■ Brief
The listing below holds a line with "body = chamfer(ends[0].edges()" and a later line with "if empty is". Write out those two lines and every line between them, exactly, and nothing else.

■ Supplied data
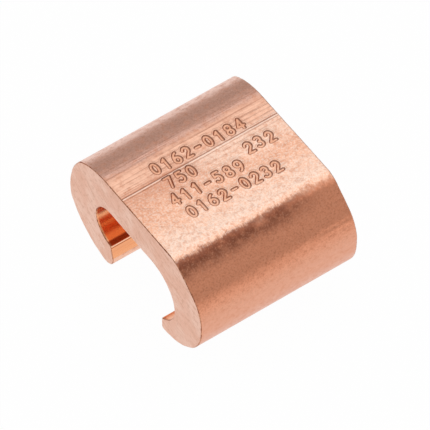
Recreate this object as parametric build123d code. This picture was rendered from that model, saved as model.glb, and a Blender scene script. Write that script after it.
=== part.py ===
from build123d import *
from math import atan2, radians, sqrt, tan
import os

# A C-shaped compression tap for two wires. It is one piece of soft copper, sawn from a drawn bar.
# The run wire, which passes by uncut, lies in the large groove, and the branch wire, or tap, lies
# in the small one. Both go in through the mouth at the bottom, and a crimping tool closes the C.
# Lengths are in millimetres and angles in degrees. X goes across the section, from the tap groove
# to the run groove, Y along the bar, and Z up, from the surface that the lobes stand on to the web.

# The bar
length = 19.0
web_thickness = 4.5

# The grooves, both tangent to the underside of the web, and the metal left below the run groove
run_groove_radius = 3.95
run_groove_x = 2.85
run_lip_thickness = 1.3
tap_groove_radius = 2.75
tap_groove_x = -4.0

# The mouth between the two lips
run_hook_x = 4.55
run_hook_radius = 0.4
tap_lip_x = -3.5
tap_lip_lean = 12.0
tap_lip_radius = 1.45
tap_lip_inner_radius = 0.2

# The outside of the run lobe, from its foot up its upright side to its shoulder and the edge of the web
run_foot_x = 4.8
run_lobe_radius = 6.75
run_shoulder_drop = 3.85
web_run_edge_x = 7.2

# The outside of the tap lobe, from its foot up to its shoulder and the edge of the web
tap_foot_x = -3.75
tap_lobe_radius = 8.3
tap_lobe_angle = 67.0
tap_side_radius = 9.4
tap_shoulder_x = -9.6
tap_shoulder_drop = 1.6
web_tap_edge_x = -4.9

# Rounded lines along the bar, and the broken edge round each sawn end
web_edge_radius = 3.0
run_shoulder_radius = 5.0
tap_shoulder_radius = 2.0
tap_flank_radius = 2.0
end_break = 0.1
largest_bend = 0.95    # of the bend that would take up all of the upright run side

# Where the mouth is cut, each lobe's arc first runs on past its foot, and the cut starts lower
lobe_overrun = 12.0
mouth_overcut = 1.0

# Places that follow from the sizes above
web_underside_z = run_lip_thickness + 2 * run_groove_radius
height = web_underside_z + web_thickness
run_groove_z = web_underside_z - run_groove_radius
tap_groove_z = web_underside_z - tap_groove_radius
run_side_x = run_foot_x + run_lobe_radius
run_shoulder_z = height - run_shoulder_drop
tap_shoulder_z = height - tap_shoulder_drop


def tap_lip_face_x(z):
    """Where the flat face of the tap lip, which leans back from the mouth, stands at a height."""
    return tap_lip_x - z * tan(radians(tap_lip_lean))


def corner(shape, x, z):
    """The corner of a flat section that lies nearest to a point."""
    return shape.vertices().sort_by_distance((x, z))[0]


def run_shoulder_bend():
    """The run shoulder's radius, no larger than the upright side below it has room for."""
    turn = atan2(run_side_x - web_run_edge_x, run_shoulder_drop)
    room = (run_shoulder_z - run_lobe_radius) / tan(turn / 2)
    return min(run_shoulder_radius, largest_bend * room)


def bar_section():
    """The outside of the bar as one closed shape, before the chamber for the wires is opened."""
    run_centre = (run_foot_x, run_lobe_radius)
    tap_centre = (tap_foot_x, tap_lobe_radius)
    run_lobe = CenterArc(run_centre, run_lobe_radius, -90 - lobe_overrun, 90 + lobe_overrun)
    run_side = Line(run_lobe @ 1, (run_side_x, run_shoulder_z))
    run_slope = Line(run_side @ 1, (web_run_edge_x, height))
    web = Line(run_slope @ 1, (web_tap_edge_x, height))
    tap_slope = TangentArc(web @ 1, (tap_shoulder_x, tap_shoulder_z), tangent=web % 1)
    tap_lobe = CenterArc(tap_centre, tap_lobe_radius, -90 - tap_lobe_angle, tap_lobe_angle + lobe_overrun)
    tap_side = RadiusArc(tap_slope @ 1, tap_lobe @ 0, -tap_side_radius)
    closing_line = Line(tap_lobe @ 1, run_lobe @ 0)
    flank = tap_lobe @ 0

    bar = make_face([run_lobe, run_side, run_slope, web, tap_slope, tap_side, tap_lobe, closing_line])
    bar = fillet(corner(bar, web_run_edge_x, height), web_edge_radius)
    bar = fillet(corner(bar, run_side_x, run_shoulder_z), run_shoulder_bend())
    bar = fillet(corner(bar, tap_shoulder_x, tap_shoulder_z), tap_shoulder_radius)
    return fillet(corner(bar, flank.X, flank.Y), tap_flank_radius)


def wire_chamber():
    """Both grooves, the gap that joins them under the web, and the mouth that runs out below."""
    run_groove = Pos(run_groove_x, run_groove_z) * Circle(run_groove_radius)
    tap_groove = Pos(tap_groove_x, tap_groove_z) * Circle(tap_groove_radius)
    gap_and_mouth = Polyline(
        (tap_groove_x, web_underside_z),
        (run_groove_x, web_underside_z),
        (run_groove_x, run_groove_z),
        (run_hook_x, run_groove_z),
        (run_hook_x, -mouth_overcut),
        (tap_lip_face_x(-mouth_overcut), -mouth_overcut),
        (tap_lip_face_x(tap_groove_z), tap_groove_z),
        (tap_groove_x, tap_groove_z),
        close=True,
    )
    return run_groove + tap_groove + make_face(gap_and_mouth)


def connector_section():
    """The C: the bar's outline, less the chamber, with round noses on the two lips."""
    hook_top_z = run_groove_z - sqrt(run_groove_radius**2 - (run_hook_x - run_groove_x) ** 2)
    lip_top_z = tap_groove_z - tap_groove_radius

    section = bar_section() - wire_chamber()
    section = fillet(corner(section, run_hook_x, hook_top_z), run_hook_radius)
    section = fillet(corner(section, run_hook_x, 0), run_hook_radius)
    section = fillet(corner(section, tap_lip_x, 0), tap_lip_radius)
    return fillet(corner(section, tap_lip_face_x(lip_top_z), lip_top_z), tap_lip_inner_radius)


def connector():
    """The section run along the bar, with both sawn ends broken, standing centred on the origin."""
    bar = extrude(Plane.XZ * connector_section(), amount=length / 2, both=True)
    ends = bar.faces().sort_by(Axis.Y)
    body = chamfer(ends[0].edges() + ends[-1].edges(), end_break)
    box = body.bounding_box()
    return Pos(-box.center().X, 0, -box.min.Z) * body


os.makedirs("parts", exist_ok=True)
export_step(connector(), "parts/connector_body.step")
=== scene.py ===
import math
import bpy
import numpy as np
from mathutils import Matrix, Vector


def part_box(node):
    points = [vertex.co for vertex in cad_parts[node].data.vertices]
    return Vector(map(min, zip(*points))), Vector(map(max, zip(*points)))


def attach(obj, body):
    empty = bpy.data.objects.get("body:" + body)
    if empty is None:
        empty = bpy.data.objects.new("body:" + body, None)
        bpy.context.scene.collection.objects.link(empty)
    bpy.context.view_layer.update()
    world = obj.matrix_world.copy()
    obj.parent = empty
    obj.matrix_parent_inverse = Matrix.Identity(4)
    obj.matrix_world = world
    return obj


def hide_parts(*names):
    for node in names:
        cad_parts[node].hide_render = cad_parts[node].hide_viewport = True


# A compression tap of solid copper, seen from above its near end.
# The shape is worked out in millimetres, as in the CAD, and turned to metres where meshes are made.

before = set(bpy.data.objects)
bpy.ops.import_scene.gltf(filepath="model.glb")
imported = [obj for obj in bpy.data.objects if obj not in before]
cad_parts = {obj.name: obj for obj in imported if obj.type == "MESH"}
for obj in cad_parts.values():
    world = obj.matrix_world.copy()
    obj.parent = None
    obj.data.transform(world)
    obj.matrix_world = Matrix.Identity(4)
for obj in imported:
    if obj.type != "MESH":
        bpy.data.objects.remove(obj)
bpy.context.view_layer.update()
low, high = (np.array(corner) * 1000 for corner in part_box("connector_body"))
mm = 0.001


def linear(hexColour):  # an sRGB hex value as the linear colour that Blender's sockets take
    parts = [int(hexColour[i:i + 2], 16) / 255 for i in (1, 3, 5)]
    return tuple(p / 12.92 if p <= 0.04045 else ((p + 0.055) / 1.055) ** 2.4 for p in parts) + (1.0,)


def addNode(tree, kind, inputs=None, **settings):  # inputs are values, or sockets to link from
    node = tree.nodes.new(kind)
    for name, value in settings.items():
        setattr(node, name, value)
    for socket, value in (inputs or {}).items():
        if isinstance(value, bpy.types.NodeSocket):
            tree.links.new(value, node.inputs[socket])
        else:
            node.inputs[socket].default_value = value
    return node


def smoothStep(start, end, value):
    t = np.clip((value - start) / (end - start), 0, 1)
    return t * t * (3 - 2 * t)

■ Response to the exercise
    body = chamfer(ends[0].edges() + ends[-1].edges(), end_break)
    box = body.bounding_box()
    return Pos(-box.center().X, 0, -box.min.Z) * body


os.makedirs("parts", exist_ok=True)
export_step(connector(), "parts/connector_body.step")
=== scene.py ===
import math
import bpy
import numpy as np
from mathutils import Matrix, Vector


def part_box(node):
    points = [vertex.co for vertex in cad_parts[node].data.vertices]
    return Vector(map(min, zip(*points))), Vector(map(max, zip(*points)))


def attach(obj, body):
    empty = bpy.data.objects.get("body:" + body)
    if empty is None:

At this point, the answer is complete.